| Stated problem |
Write out, exactly as given, every line from the one holding "Model this object" to the one holding "import Module from 'manifold-3d';", including both.

| Stored entries |
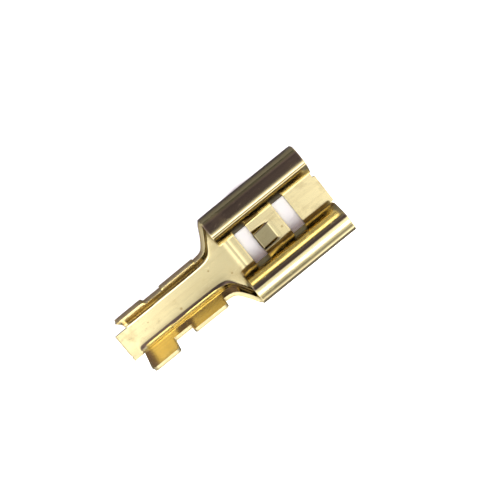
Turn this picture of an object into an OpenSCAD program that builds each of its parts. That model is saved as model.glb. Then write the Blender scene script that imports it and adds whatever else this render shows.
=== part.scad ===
// Female spade terminal, stamped and folded from one strip of brass.
// X runs along the terminal with the mouth at +X, Z is up, and the floor of the
// receptacle lies on Z = 0. The origin is at the middle of the footprint.

/* [Sheet] */
// Thickness of the brass strip
sheet_t = 0.32; // [0.3:0.02:0.4]

/* [Receptacle] */
// Width across the outsides of the two curls
box_w = 7.8; // [7.4:0.1:8.2]
// Length of the receptacle, from its mouth to the back of the curls
box_l = 8.7; // [8:0.1:9.5]
// Height over the curls
curl_top = 3; // [2.9:0.05:3.2]
// Outer radius of the bend from a wall into its curl
curl_bend_r = 0.84; // [0.78:0.02:0.9]
// Outer radius of the flattened top of a curl
curl_crown_r = 2.2; // [1.8:0.1:2.4]
// Outer radius of the ridge along a curl
curl_ridge_r = 0.45; // [0.42:0.01:0.6]
// Outer radius of the flank that comes down from the ridge
curl_flank_r = 4.95; // [4:0.05:5.2]
// Angle that the flank turns through
curl_flank_turn = 22; // [16:1:24]
// Outer radius of the bend between the floor and a wall
bend_r = 0.9; // [0.7:0.05:1]
// Radius on the corners of the curls' free edges
lip_r = 0.4; // [0.2:0.05:0.5]

/* [Windows and locking dimple] */
// Length of the floor in front of the front window
mouth_floor_l = 2.6; // [2.2:0.1:3]
// Length of each window, along the terminal
window_l = 1.1; // [0.8:0.1:1.3]
// Width of the windows, across the floor
window_w = 4.6; // [3.6:0.1:5.2]
// Length of the bridge between the windows
bridge_l = 2.5; // [2.1:0.1:2.8]
// Width of the dimple at its foot
dimple_w = 1.4; // [1.4:0.05:1.6]
// Width of the dimple's crest
dimple_crest_w = 1.3; // [1:0.05:1.35]
// Length of the dimple
dimple_l = 1.4; // [1.2:0.05:1.7]
// Rise of the dimple's open back above the bridge
dimple_h = 0.5; // [0.3:0.05:0.55]
// Thickness left in the dimple's stretched sides
dimple_side_t = 0.14; // [0.1:0.02:0.2]
// Distance of the dimple from the middle of the floor
dimple_shift = -0.28; // [-0.35:0.01:0.35]

/* [Shoulder] */
// Length of the shoulder and neck between the curls and the wire wings
neck_l = 2.1; // [1.9:0.1:2.6]
// Angle of the shoulders to the length of the terminal
shoulder_angle = 60; // [50:1:65]
// Rise of the barrels' floor above the receptacle's floor
step_h = 0.1; // [0.05:0.05:0.4]
// Distance from the back of the curls to the front of the step
step_front = 0.9; // [0.7:0.05:1]
// Length of the step's slope
step_l = 0.6; // [0.5:0.05:0.8]

/* [Crimp barrels] */
// Length of the wire wings
wire_wing_l = 3.1; // [2.6:0.1:3.6]
// Height of the wire wings' tips
wire_wing_top = 3.2; // [2.8:0.1:3.5]
// Length of the gap between the two pairs of wings
wing_gap = 1.55; // [1.2:0.05:2]
// Height of the low walls in the neck and the gap
low_wall_top = 2.15; // [1.9:0.05:2.4]
// Length of the insulation wings
insulation_wing_l = 2.4; // [2:0.1:3]
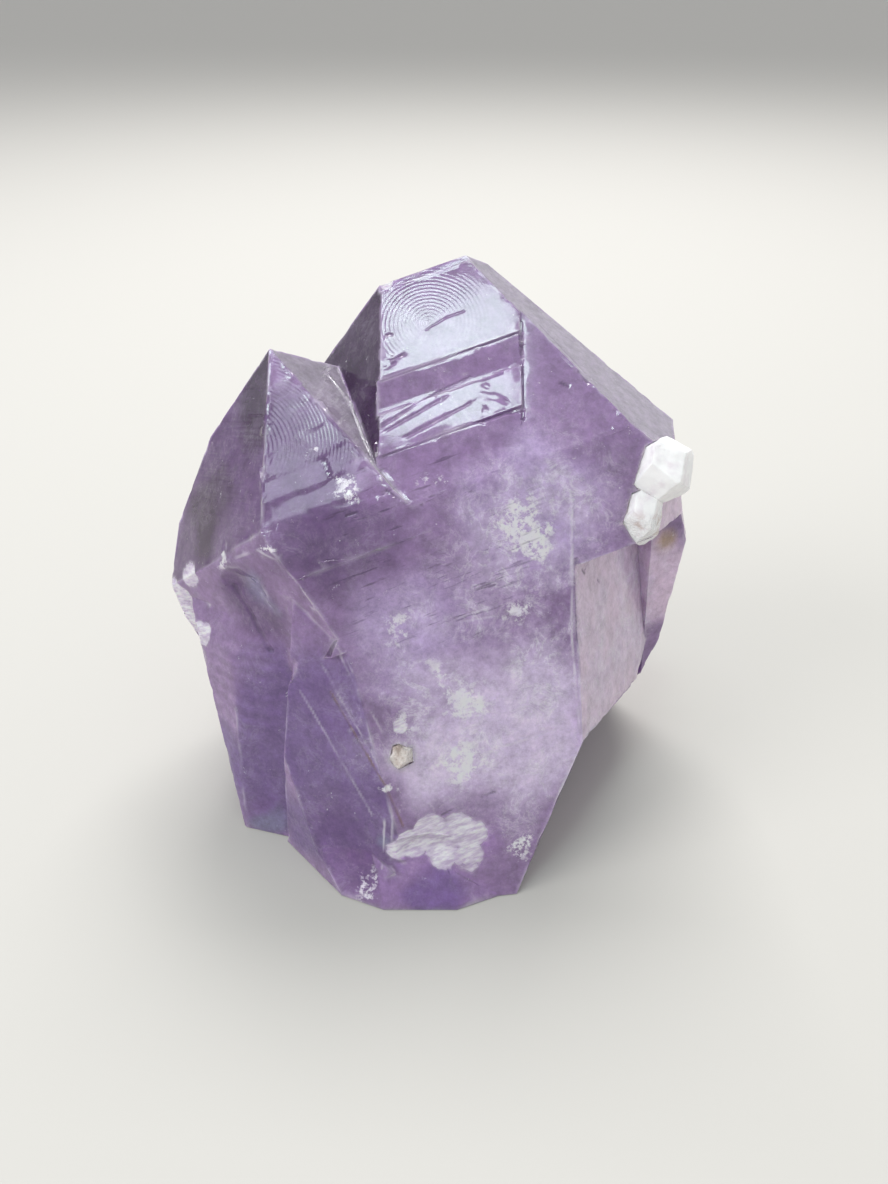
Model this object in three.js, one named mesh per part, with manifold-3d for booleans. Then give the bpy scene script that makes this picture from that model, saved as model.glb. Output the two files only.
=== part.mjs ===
// Amethyst cluster: two quartz points grown side by side in parallel, with smaller growths on the
// right and at the back, a broken base, and two pieces of white quartz seated in its surface.
// Millimetres, +Z up, origin on the base under the middle of the outline. -Y is the front.

import * as THREE from 'three';
import { ConvexGeometry } from 'three/addons/geometries/ConvexGeometry.js';
import { mergeVertices } from 'three/addons/utils/BufferGeometryUtils.js';
import Module from 'manifold-3d';

const wasm = await Module();
wasm.setup();

// How all the parallel crystals stand: the long axis leans to the left and back, and is turned round.
const LEAN_LEFT = THREE.MathUtils.degToRad(18.7);
const LEAN_BACK = THREE.MathUtils.degToRad(11.2);
const TURN_DEG = -18;

// Quartz's termination faces stand 51.8 degrees from the axis. Its prism faces taper a little, the
// small crystals' less than the large ones', and the main point's back right face is steep.
const TERMINATION = 51.8;
const STEEP_TERMINATION = 73;
const PRISM = 81;
const SMALL_PRISM = 88;

// The six sides of a crystal, in degrees round its axis from the front towards the right.
const FRONT = 30;
const RIGHT = 90;
const BACK_RIGHT = 150;
const BACK = 210;
const BACK_LEFT = 270;
const LEFT = 330;

// Every face's distance is measured from this point inside the cluster.
const HEART = new THREE.Vector3(0, 0, 50);

// The front termination face's distance, and how far the main point's lies below it.
const FRONT_DISTANCE = 34.9;
const GROWTH_STEP = 0.6;

// The two raised plates left of the seam on the main point's front face, by where they begin and end
// up and down the slope.
const FIRST_PLATE = { top: 70, foot: -21 };
const SECOND_PLATE = { top: 42, foot: -6.5 };
const PLATE_DEPTH = 4;
const SEAM_X = 19.7;

// White quartz: the crystal's two lobes on the right shoulder, and the grain low on the front.
const UPPER_LOBE = { middle: [50.1, -2.4, 89.5], halfSize: [5.8, 5.6, 7.2], facets: 14, spread: 0.11 };
const LOWER_LOBE = { middle: [45.9, -6.2, 80], halfSize: [4.2, 4.2, 7], facets: 14, spread: 0.14 };
const GRAIN = { middle: [-6.6, -32.4, 34.2], halfSize: [2.6, 2.4, 2.9], facets: 15, spread: 0.1 };
const SEAT_GAP = 0.3;

// Shell-shaped scars where pieces broke away, as rounded bites.
const SCARS = {
  lowBackLeft: { middle: [-66, 60, 22], halfSize: [34, 32, 34] },
  lowBackRight: { middle: [50, 76, 20], halfSize: [34, 35, 32] },
  whitePatch: { middle: [1.5, -67, 15], halfSize: [28, 27.5, 12] },
  underLedge: { middle: [-48.8, -31.8, 64], halfSize: [18, 26, 14] },
  leftBruise: { middle: [-88, -16, 50], halfSize: [28, 26, 16] },
};

// Tips of two small crystals at the back, and their half widths.
const BACK_LEFT_POINT = { tip: [-36, 40, 92], halfWidth: 13 };
const BACK_POINT = { tip: [8, 47, 84], halfWidth: 15 };

const AMETHYST = { color: 0x8e7599, roughness: 0.12, metalness: 0 };
const WHITE_QUARTZ = { color: 0xe6e3e1, roughness: 0.45, metalness: 0 };
const GRAIN_QUARTZ = { color: 0xd9d2cc, roughness: 0.6, metalness: 0 };

// The crystals' long axis, and the turn of directions from a crystal's own axes to the part's.
const crystalAxis = new THREE.Vector3(-Math.sin(LEAN_LEFT), Math.sin(LEAN_BACK), 1).normalize();
const crystalTurn = new THREE.Quaternion().setFromUnitVectors(new THREE.Vector3(0, 0, 1), crystalAxis);

// A flat crystal face: its side, its angle from the long axis and its distance from a centre.
function face(side, angle, distance, centre = HEART) {
  const around = THREE.MathUtils.degToRad(side + TURN_DEG);
  const out = THREE.MathUtils.degToRad(angle);
  const normal = new THREE.Vector3(
    Math.sin(out) * Math.sin(around),
    -Math.sin(out) * Math.cos(around),
    Math.cos(out),
  ).applyQuaternion(crystalTurn);
  const point = centre.clone().addScaledVector(normal, distance);
  return new THREE.Plane().setFromNormalAndCoplanarPoint(normal, point);
}

// A broken face through a point, by where it looks: degrees round from the front, and upwards.
function breakFace(around, up, x, y, z) {
  const azimuth = THREE.MathUtils.degToRad(around);
  const rise = THREE.MathUtils.degToRad(up);
  const normal = new THREE.Vector3(
    Math.cos(rise) * Math.sin(azimuth),
    -Math.cos(rise) * Math.cos(azimuth),
    Math.sin(rise),
  );
  return new THREE.Plane().setFromNormalAndCoplanarPoint(normal, new THREE.Vector3(x, y, z));
}

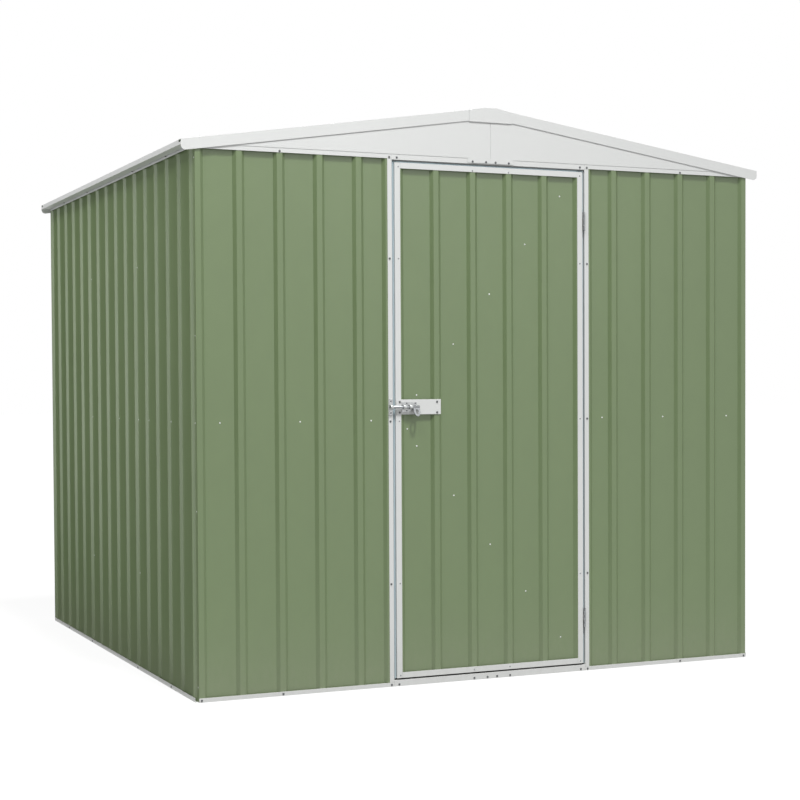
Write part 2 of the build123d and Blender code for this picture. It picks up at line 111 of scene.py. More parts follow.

| Response |
Model this object in three.js, one named mesh per part, with manifold-3d for booleans. Then give the bpy scene script that makes this picture from that model, saved as model.glb. Output the two files only.
=== part.mjs ===
// Amethyst cluster: two quartz points grown side by side in parallel, with smaller growths on the
// right and at the back, a broken base, and two pieces of white quartz seated in its surface.
// Millimetres, +Z up, origin on the base under the middle of the outline. -Y is the front.

import * as THREE from 'three';
import { ConvexGeometry } from 'three/addons/geometries/ConvexGeometry.js';
import { mergeVertices } from 'three/addons/utils/BufferGeometryUtils.js';
import Module from 'manifold-3d';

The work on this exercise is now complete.